Preservation Hall caps its 50th anniversary celebration with two new CDs released today.
Last year, Preservation Hall and the jazz band that bears its name celebrated 50 years with activities throughout the year culminating in a star-studded show at Carnegie Hall. That show, like the show that the band played to close out this year's Jazz Fest, served as relatively concise statement of what the Preservation Hall Jazz Band has become. It has been the best-known name in traditional jazz for decades, but as such, it was in danger of becoming a living museum piece - something irrevocably associated with a long gone past. The Jazz Fest show contended that the Band is a standard-bearer for New Orleans music, and 2010's Preservation and the new St. Peter & 57th St. make a similar case for its place as living American music.
That CD on Rounder includes guests such as Steve Earle, Del McCoury, Allen Toussaint, GIVERS and more, and while not all the performances are equally successful - some could use more personality, some more precision - they collectively state that the values in the music that the band has performed all these years remain vital, and so does the band. The new four-CD set, The 50th Anniversary Collection (Sony/Legacy), puts material from the current, mixed-age lineup with more classic lineups, and the proximity serves all well. The current band - Mark Braud, Charlie Gabriel, Clint Maedgen, Freddie Lonzo, Rickie Monie, Ronell Johnson, Joseph Lastie Jr. and Jaffe - is thought of as messing with the genre, but its continuity with the past is clear when situated next to it. The previous incarnations gain vitality heard next to the current lineup.
Trumpeter Mark Braud is one of the recent additions to the Preservation Hall Jazz Band, but he brought a different perspective when he joined after the death of John Brunious in 2008. Braud already had a career as a jazz trumpeter, but he had grown up in the Hall family as well. "My family has been affiliated with Preservation Hall for many years," he says. "I grew up going to Preservation Hall and listened to Preservation Hall records. Two of my uncles, Wendell Brunious and John Brunious, were leaders of the band for 25 years. I have a long-time affiliation with the Hall and Ben Jaffe. We went to high school together."
Recent incarnations of the Preservation Hall Jazz Band have gone where others haven't, whether its outside the New Orleans canon for The Kinks' "Complicated Life" or working with DJ King Britt to create a version of "St. James Infirmary" that's very much a product of DJ culture and not the live ethos that's at the heart of jazz.

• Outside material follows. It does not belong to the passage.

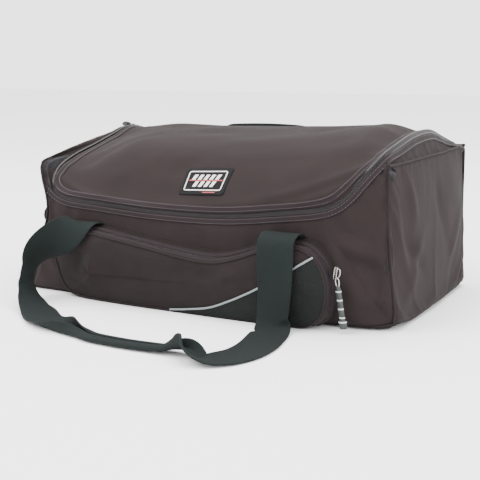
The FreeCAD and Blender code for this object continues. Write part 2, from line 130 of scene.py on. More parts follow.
def coons(bottom, top, left, right):
    """Grid inside four lines: bottom and top run left to right, left and right run bottom to top."""
    rows, cols = len(left), len(bottom)
    v = np.linspace(0, 1, rows)[:, None, None]
    u = np.linspace(0, 1, cols)[None, :, None]
    across = left[:, None] * (1 - u) + right[:, None] * u
    along = bottom[None] * (1 - v) + top[None] * v
    corners = (bottom[0] * (1 - u) + bottom[-1] * u) * (1 - v) + (top[0] * (1 - u) + top[-1] * u) * v
    return across + along - corners


def normals(grid, outward):
    n = unit(np.cross(np.gradient(grid, axis=1), np.gradient(grid, axis=0)))
    return n if (n.reshape(-1, 3) @ vec(outward)).mean() > 0 else -n


def travelled(grid):
    """Distances from the first row and from the first column, along the grid."""
    down = np.cumsum(np.linalg.norm(np.diff(grid, axis=0, prepend=grid[:1]), axis=2), axis=0)
    over = np.cumsum(np.linalg.norm(np.diff(grid, axis=1, prepend=grid[:, :1]), axis=2), axis=1)
    return down, over


def edge_distance(grid, sides="trbl"):
    """Distance to the nearest named side: t first row, b last row, l first column, r last."""
    down, over = travelled(grid)
    sums = {"t": down, "b": down[-1:] - down, "l": over, "r": over[:, -1:] - over}
    return np.min([sums[s] for s in sides], axis=0)


def puff(grid, outward, height, margin, sides="trbl"):
    """The grid swollen outward between its seams."""
    rise = height * (1 - np.exp(-edge_distance(grid, sides) / margin))
    return grid + normals(grid, outward) * rise[..., None]


def noise_field(grid, scale, shift):
    """Smooth noise at each point of a grid."""
    flat = grid.reshape(-1, 3) * vec(scale) + shift
    return np.array([noise.noise(Vector(p)) for p in flat]).reshape(grid.shape[:2])


def ripple(grid, outward, seed, size, depth, stretch=(1, 1, 1)):
    """Soft irregular waves, none at the seams."""
    wave = noise_field(grid, vec(stretch) / size, seed * SEED_STEP)
    fade = 1 - np.exp(-edge_distance(grid) / RIPPLE_MARGIN)
    return grid + normals(grid, outward) * (wave * depth * fade)[..., None]


def strong_middle(along):
    """A fold's strength along its length."""
    return 0.25 + 0.75 * np.sin(math.pi * along)


def fold_heights(grid, folds, strength=strong_middle):
    """Height of the folds at each point. A fold has its ends, a width and a height, or a dent."""
    out = np.zeros(grid.shape[:2])
    for start, end, width, height in folds:
        a, b = vec(start), vec(end)
        along = np.clip(((grid - a) @ (b - a)) / ((b - a) @ (b - a)), 0, 1)
        away = np.linalg.norm(grid - (a + along[..., None] * (b - a)), axis=2)
        out += height * strength(along) * np.exp(-((away / width) ** 2))
    return out


def crease(grid, outward, folds):
    """The grid with folds in it, none at the seams."""
    fade = 1 - np.exp(-edge_distance(grid) / FOLD_MARGIN)
    return grid + normals(grid, outward) * (fold_heights(grid, folds) * fade)[..., None]


# ---------------------------------------------------------------- meshes
def make_mesh(name, points, faces, material, smooth_shading=True, uv=None):
    mesh = bpy.data.meshes.new(name)
    mesh.from_pydata([tuple(p) for p in np.asarray(points, float) * MM], [], faces)
    mesh.validate()
    if uv is not None:
        corners = np.empty(len(mesh.loops), np.int32)
        mesh.loops.foreach_get("vertex_index", corners)
        flat_uv = np.asarray(uv, float).reshape(-1, 2)[corners] * MM
        mesh.uv_layers.new(name="cloth").data.foreach_set("uv", flat_uv.ravel())
    piece = bpy.data.objects.new(name, mesh)
    bpy.context.scene.collection.objects.link(piece)
    for m in material if isinstance(material, (list, tuple)) else [material]:
        mesh.materials.append(m)
    mesh.polygons.foreach_set("use_smooth", [smooth_shading] * len(mesh.polygons))
    return piece


def grid_faces(rows, cols, flip=False, wrap=False):
    faces = []
    for i in range(rows - 1):
        for j in range(cols if wrap else cols - 1):
            k = (j + 1) % cols
            quad = (i * cols + j, (i + 1) * cols + j, (i + 1) * cols + k, i * cols + k)
            faces.append(quad[::-1] if flip else quad)
    return faces


def mesh_of(name, grid, material, wrap=False):
    """A grid of points as a sheet of cloth."""
    faces = grid_faces(*grid.shape[:2], wrap=wrap)
    return make_mesh(name, grid.reshape(-1, 3), faces, material, uv=cloth_uv(grid))


def cloth_uv(grid):
    """Distances across and along the cloth, so that the weave runs with it."""
    down, over = travelled(grid)
    return np.stack(np.meshgrid(over.mean(axis=0), down.mean(axis=1)), axis=2)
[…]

Still, Braud's version of the Hall band sounds fine next to other versions on The 50th Anniversary Collection because of what they have in common.
"The music was all made in the same spirit," he says. "There was the same amount of passion and conviction involved. It's just different because we bring our different experiences and different sounds into the music. We bring our own individual sounds. You can listen to these different bands, and it all sounds like New Orleans jazz; our band has more modern influences because we are modern."

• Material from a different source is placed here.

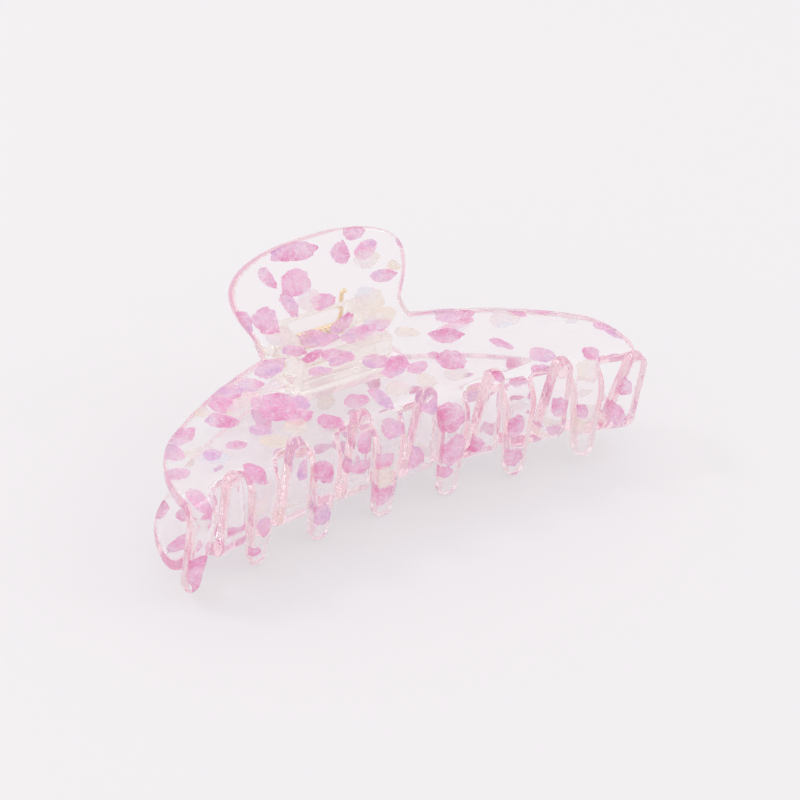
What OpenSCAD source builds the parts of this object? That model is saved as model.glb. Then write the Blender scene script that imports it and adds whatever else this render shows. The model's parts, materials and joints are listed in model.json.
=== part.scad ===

Even though lineups change and the original members have long since passed, the current Preservation Hall Jazz Band is very much a band with a band's emphasis on achieving the sort of musical togetherness that only a band can achieve. "We're having musical conversations nightly," Braud says. "We can't all blow at the same time and expect it to sound cohesive. There are spaces that I may know not to fill in because this guy likes to play such-and-such right here, and he likes to play this right here, and I'm not going to clash with that. There's a lot of listening, and it's different with every band."
This band has had to listen to a lot of musicians. Some they've come to know well such as My Morning Jacket's Jim James and the Del McCoury Band, who they cut American Legacies with, while Merrill Garbus of tUnE-yArDs was new to the Hall experience. At Carnegie Hall, Braud took all the guest spots as tributes to the Hall and what it's come to stand for, and the night flew by. "It was three hours," he says. "But the show was constantly moving. The configurations were constantly changing. It felt more like a half-hour."
Purists may contend that the band has drifted too far from traditional New Orleans jazz. Braud doesn't see it that way, but he wouldn't be bothered if it has. "If the music is changing, it's not such a bad thing," he says. "This music is still a progressive music. Collaborating with these different genres of music is not only bringing a larger audience to an awareness of our music, but it shows the diversity of this new band.
"The music is supposed to change with each generation that plays it, but still maintaining the same philosophy and integrity that our predecessors maintained. Our music is not so much about a style as a philosophy. It's very important to keep one foot in the future and keep the music relevant."